In a broad sense, YSI is about building social programs and policies that support positive youth development. For Lee, that translated to coursework that allowed him to explore the intersection of psychology, education policy, and teaching.
“It hit the sweet spot of what I was interested in,” he said. “Not necessarily being a teacher, but being involved in education and trying to turn the dial for disadvantaged students.
“We learn about educational psychology, we learn about the policy of education, and we also learn some tools that teachers use – like classroom management, adolescent development, student motivation. I think it balances those things very well, where you can take the major in a lot of different directions based on your interests.”
He was drawn to the flexibility of the program, as well as its focus on applied learning through hands-on involvement in both community programs and research. For all YSI students, research is a key part of the curriculum: research credits and experience in a lab are required for graduation.
For Lee, the pieces really clicked together when he realized a YSI major allowed him to engage his interest in the theoretical framework of psychology while actively making a real, tangible impact on the field of education. In an introductory class as a second-year, Lee examined prior research on social psychological interventions in education. Right away, he was hooked on the idea of using scientific research to make a difference through education.
Soon after, he landed a Research Assistant position in the Curry School, working 10 hours a week with the Virginia Kindergarten Readiness Project (VKRP). He has continued his work with VKRP throughout his college career, transitioning into a paid position separate from his coursework.
For most undergrads, that amounts to an exceptional amount of research experience. But with such an early start, and the support of YSI faculty, Lee was able to go further by starting his own research project.
In the spring of his second year, with guidance from professor Winx Lawrence and associate professor Chris Hulleman, Lee received a grant to lead his own social belonging research project. Using prior literature on the mechanisms of social belonging, he and his team partnered with a local high school to learn about student perceptions of belonging during the transition from middle to high school. They examined how social belonging relates to social-emotional outcomes and academic performance during this important transition period.
Past studies have suggested that when a student feels a sense of belonging in school, he tends to get better grades, be more engaged, and even report higher levels of physical and mental wellbeing.
He is conducting this research as part of the Curry School’s Motivate Lab.
“One of the main reasons I’ve even gotten involved with the Motivate Lab, and one of the only reasons I got the grant and was able to start my own research project, was through Winx,” he said. “The YSI faculty really make the program what it is. Our classes are all 20-25 students, and it’s more like a collaboration than a lecture. They also have real connections with people in the Charlottesville community who are looking for volunteers or interns, and they share that with us.”
As a psychology double-major, Lee connects with the Motivate Lab’s specific approach of examining education from a social psychologist perspective. “The application of social psych principles to education is what really captured my attention,” he said. “So it has been very cool to see the crossover between the two, and to look at how research and psych have applications in the realm of education.”

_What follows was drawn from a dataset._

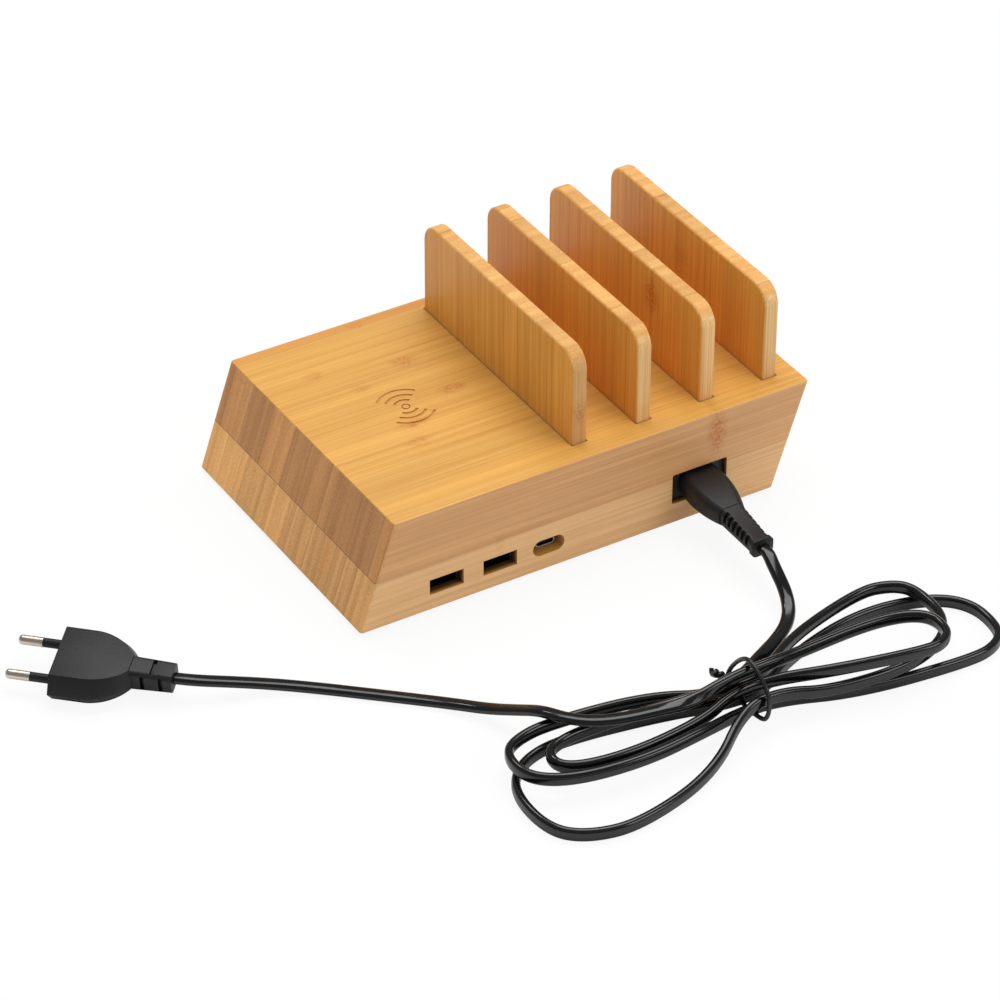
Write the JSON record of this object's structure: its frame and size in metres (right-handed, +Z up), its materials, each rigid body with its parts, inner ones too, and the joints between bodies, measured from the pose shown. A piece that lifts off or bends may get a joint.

This past summer, he continued working with the Motivate Lab to build on initial results and continue the project. This time, the team is working to gather data on how social belonging and student outcomes might interact over a longer period of time.
Connecting Science to the Real World
Throughout his college career, Lee has appreciated the overlap between his psychology, statistics, and education studies. He says his statistics courses have helped him to better analyze, interpret, and present his data, while general psychology courses have given him a strong foundation in theoretical psychology.
But it’s YSI’s focus on the combination of scientific rigor with social programming that’s helped him turn his varied interests into a career path. Through his studies at UVA, Lee has become a strong advocate for the use of objective, scientific data in the field of education. He doesn’t just want to do science – he wants to translate scientific research and data into programs and policies that make a measureable difference in the world. He sees education as the perfect place to pursue that goal.
“In education, a lot of policy decisions made by leaders are ‘common sense’ approaches that don’t necessarily stand up to evaluation,” he said. “The rigor of research and evaluation is the best way of creating programs and policies that are actually going to work.”
Lee believes that the social sciences, fields that are often swayed by politics, subjective methods, and assumptions, need scientific research just as much as the natural sciences, if not more. The Curry School is an example of where this is happening. Now, as he prepares for graduation, he hopes he can help make that happen. He sees this path as his way to give back – to use the opportunities he’s been given in life to create opportunities for others.
Just like when he came into college, Lee isn’t quite sure what he’ll do next. He might pursue graduate school, or hands-on teaching experience, or maybe a position with a nonprofit, think tank, or research firm. But wherever he goes, he plans to continue building on the experience he’s found at Curry – working to make a difference in students’ lives by bringing research out of the lab and into the classroom.